We were sweating and hungry. A man was selling fruit and my father said he would buy me an apple. I had never tasted an apple. It was big and beautifully red.
My father gave the fruit vendor the five-dollar bill we had been touching and feeling since the refugee camp. The vendor gave me the apple and put the five-dollar bill in his pocket and said,
“Zank yu!”
Now we had an apple and no money. Then I ate the apple.
Now we had no money and no apple, either.
The Caritas official was finally there and he put us into a car. I had never been in a car before, only jeeps and trucks. It was like a small, beautiful room that moved.
There was so much noise in America that my mother covered her ears with her hands. Cars honked. People yelled. Policemen whistled. The buildings were so big you couldn’t see the sky. It was so hot it was hard to breathe. Our refugee camp clothes were covered with splotches of sweat.
My father told the relief official that America must be a very expensive place if an apple cost all the money we had. The Caritas man laughed.
I looked out the car window to see if I could see any gold teeth in the streets.
I couldn’t.
I asked the Caritas man to show us where the gold teeth were.
He laughed even more, then he took us to a tall tenement apartment building owned by a florid-faced, friendly Hungarian woman, Mrs. Szánto. Her building was filled with other refugee Hungarians.
She gave us a room and she made us food. She spoke Hungarian in a way I’d never heard. The Hungarian words were mixed with vells and okays and also with “Yu no?” and
“Alrite, mizter?
”
I stood at the window of our room looking far below at all the cars and blew my flute. There were more sirens in the streets of America then I’d ever heard in the camps.

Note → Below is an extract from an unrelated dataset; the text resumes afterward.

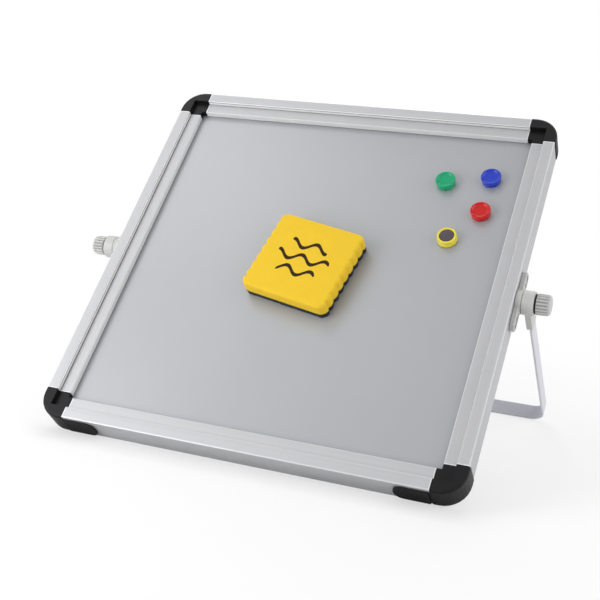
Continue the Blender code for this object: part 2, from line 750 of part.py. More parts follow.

I cried all night and held my mother.
· · ·
I heard my father tell Mrs. Szánto that he wanted to find our sponsor to America and thank him.
Mrs. Szánto asked him who the sponsor was, and when he said it was Jenö Máté, she started to laugh. She told my father that Jenö Máté sponsored anybody and everybody. That he had sponsored more refugee Hungarians all by himself than entire American organizations. That one day America would put Jenö Máté in jail.